The 2024 Murano on dealer lots today is one of the last mainstream midsize SUVs to carry a standard V6. The automotive industry has largely switched to turbocharged 4-cylinder engines for midsize vehicles in the decade since the model’s last redesign.

Nissan will follow suit. For 2025, the Murano gets a turbo 4-cylinder making 241 horsepower and 260 lb-ft of torque. That’s 19 fewer horsepower but 20 more units of torque compared to the outgoing model, showing why the turbocharged 4-cylinder has become the industry’s engine of choice. Engineers can get more low-end power from a smaller and presumably more fuel-efficient engine today. Nissan hasn’t released fuel economy estimates yet.

Power goes through a 9-speed automatic transmission to either the front wheels or all four when equipped with all-wheel drive.

“To help improve ride and handling, the new Murano adopts frequency sensitive dampers in its suspension and switches to electric power steering,” Nissan says.

It should provide plenty of power and smooth operation for family and commuter use. But Nissan notes a tow rating of just 1,500 pounds — light for a midsize SUV.

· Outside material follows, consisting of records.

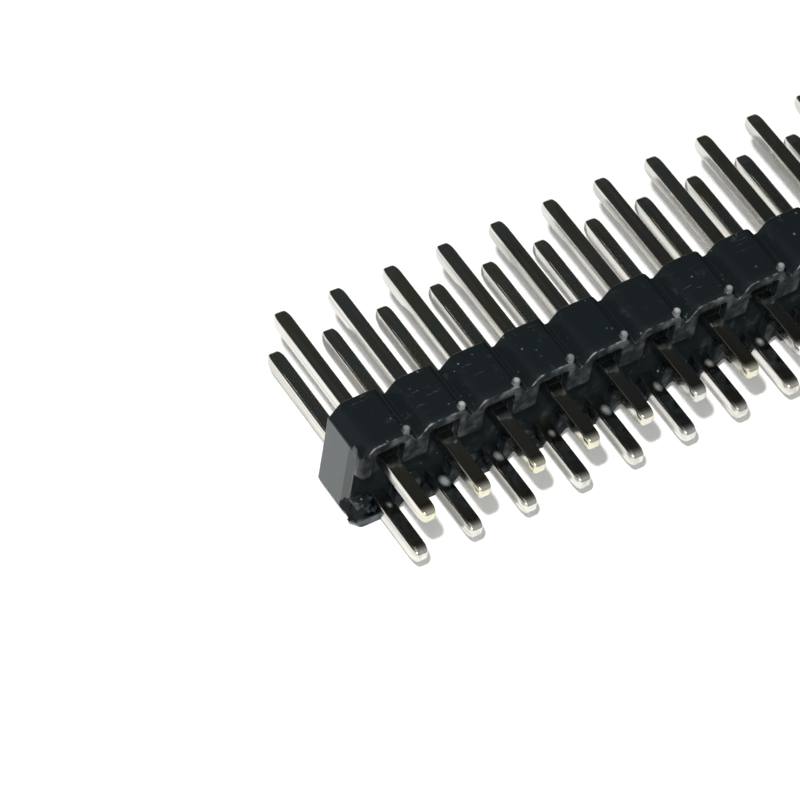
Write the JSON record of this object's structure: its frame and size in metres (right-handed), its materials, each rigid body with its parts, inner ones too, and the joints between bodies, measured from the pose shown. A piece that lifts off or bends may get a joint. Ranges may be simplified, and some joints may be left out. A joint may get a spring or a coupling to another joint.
{
  "type": "pin header strip",
  "caption": "Break-away strip of square metal pins in parallel rows, held in a black scalloped plastic housing, for joining boards and sockets.",
  "frame": {"origin": "on the surface the strip lies on, under the middle of its box", "axes": "+X along the strip, +Y along the pins towards their long mating ends, +Z across the two rows"},
  "size_m": [0.0508, 0.0112, 0.0053],
  "materials": {
    "housing": "satin moulded black thermoplastic",
    "pin": "bright plated square brass wire, faintly drawn along its length"
  },
  "bodies": {
    "root": {"housing": "housing", "pin_lower_01": "pin", "pin_lower_02": "pin", "pin_lower_03": "pin", "pin_lower_04": "pin", "pin_lower_05": "pin", "pin_lower_06": "pin", "pin_lower_07": "pin", "pin_lower_08": "pin", "pin_lower_09": "pin", "pin_lower_10": "pin", "pin_lower_11": "pin", "pin_lower_12": "pin", "pin_lower_13": "pin", "pin_lower_14": "pin", "pin_lower_15": "pin", "pin_lower_16": "pin", "pin_lower_17": "pin", "pin_lower_18": "pin", "pin_lower_19": "pin", "pin_lower_20": "pin", "pin_upper_01": "pin", "pin_upper_02": "pin", "pin_upper_03": "pin", "pin_upper_04": "pin", "pin_upper_05": "pin", "pin_upper_06": "pin", "pin_upper_07": "pin", "pin_upper_08": "pin", "pin_upper_09": "pin", "pin_upper_10": "pin", "pin_upper_11": "pin", "pin_upper_12": "pin", "pin_upper_13": "pin", "pin_upper_14": "pin", "pin_upper_15": "pin", "pin_upper_16": "pin", "pin_upper_17": "pin", "pin_upper_18": "pin", "pin_upper_19": "pin", "pin_upper_20": "pin"}
  },
  "joints": []
}
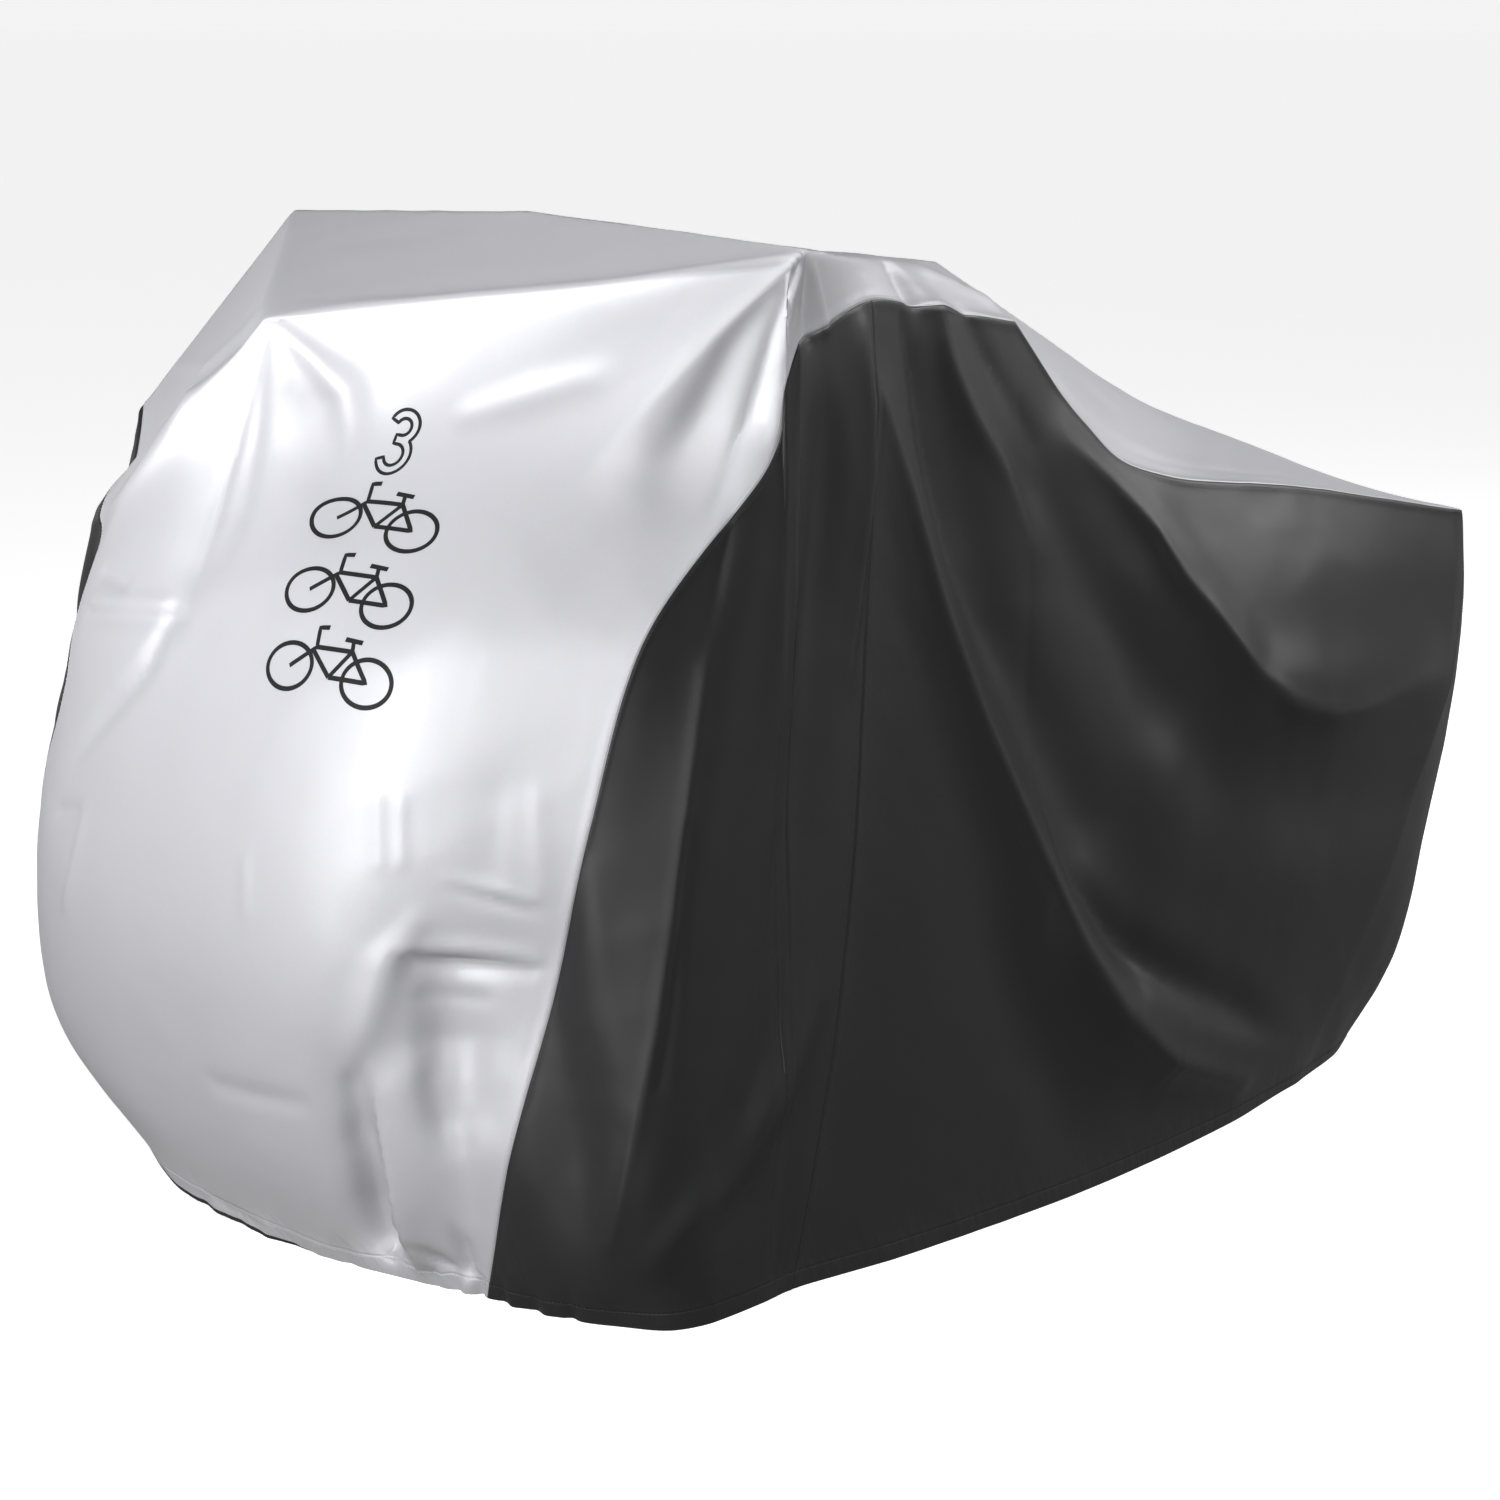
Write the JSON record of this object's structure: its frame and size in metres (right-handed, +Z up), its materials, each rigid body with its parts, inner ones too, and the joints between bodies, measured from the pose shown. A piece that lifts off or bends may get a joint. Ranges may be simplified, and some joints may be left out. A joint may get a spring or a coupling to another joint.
{
  "type": "bicycle cover",
  "caption": "Draped protective cover for bicycles: silver centre panel from front hem to rear hem, black side panels, elastic hem; hollow, open below.",
  "frame": {"origin": "middle of the underside of the cover's box, on the ground", "axes": "-Y is the front, where the cover hangs over the handlebars; +X is the side whose handlebar end stands higher; +Z is up"},
  "size_m": [1.159, 1.864, 1.1056],
  "materials": {
    "silver_cloth": "silver-coated woven polyester, satin sheen",
    "black_cloth": "black woven polyester, dull sheen",
    "elastic": "black woven elastic tape, matt"
  },
  "bodies": {
    "root": {"silver_panel": "silver_cloth", "near_front_panel": "black_cloth", "near_rear_panel": "black_cloth", "far_front_panel": "black_cloth", "far_rear_panel": "black_cloth", "hem_elastic": "elastic"}
  },
  "joints": []
}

The 2025 Nissan Murano seen from the rear

Advanced Driver Aids

Nissan’s ProPilot Assist, which can accelerate, brake, and steer the vehicle in traffic if you keep your hands on the wheel and your eyes on the road, is standard. Higher trim levels include a more advanced system that uses the navigation system “to proactively adjust speed ahead of curves, based on data about the vehicle’s planned route.”

A new camera system should make parking simpler. Nissan explains, “available 3D Intelligent Around View Monitor expands on the previous model’s bird’s-eye view by allowing the user to select from one of eight virtual vantage points ‘around’ the vehicle.”

The 2025 Nissan Murano is set to go on sale early next year.